We suggest you show your clients the chart below so they can see how many of the individual names within the S&P 500® Index were losers in the past four years, even though the index itself rose significantly in three of those years. This may get them thinking about the losses they may have been able to take—and bank against their gains—while still receiving index-like performance.
Even in up years, there are opportunities for loss generation
Click image to enlarge
Analysis is based on S&P 500® Index and Russell 3000® Index constituents as of 5/31/2022. Full period up indicates stocks that were never down YTD at the end of any month during the year. Down during year means stock was down YTD at the end of at least one month during the year. Indexes are unmanaged and cannot be invested in directly. Past performance is not indicative of future results.
Personalized Managed Accounts – may be the best vehicle for direct indexing
Direct Indexing within the Personalized Managed Accounts (PMA) program may be an even better choice. The personalized SMAs can be managed for tax efficiency, and tax-loss harvesting would be an essential part of their broad tax-management toolkit. With PMA the investor can use losses in one SMA to offset gains in other holdings in their overall household level account.

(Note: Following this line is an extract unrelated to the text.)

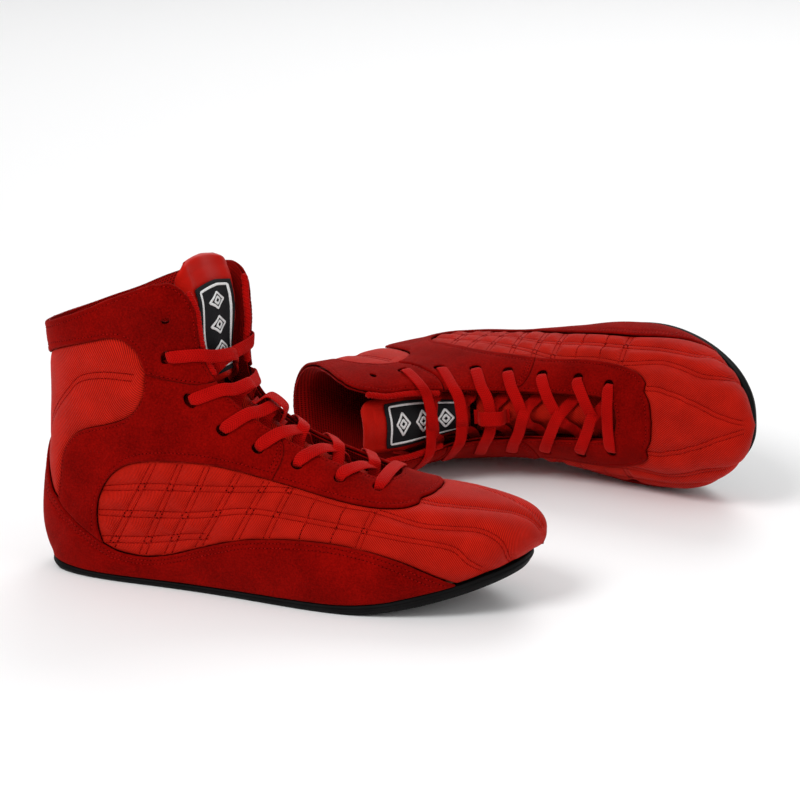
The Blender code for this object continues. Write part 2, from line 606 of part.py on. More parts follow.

In addition to Russell Investments' offering of three active SMAs and three direct indexing SMAs within its PMA structure, we also offer two core equity solutions. One is a combination of active and direct indexing strategies. Another combines two direct indexed strategies into a single SMA. The benefit of these single-sleeve portfolios is a single strategy can be purchased and paired with other diversifying asset classes such as fixed income to round out the risk profile of an individual.
The bottom line
While a direct indexing strategy is a great addition to an investor’s portfolio, you’ll want to ensure your clients are properly diversified and also poised to reap the benefits of active management, while recognizing that active management doesn’t generate as many tax losses as tracking the index does.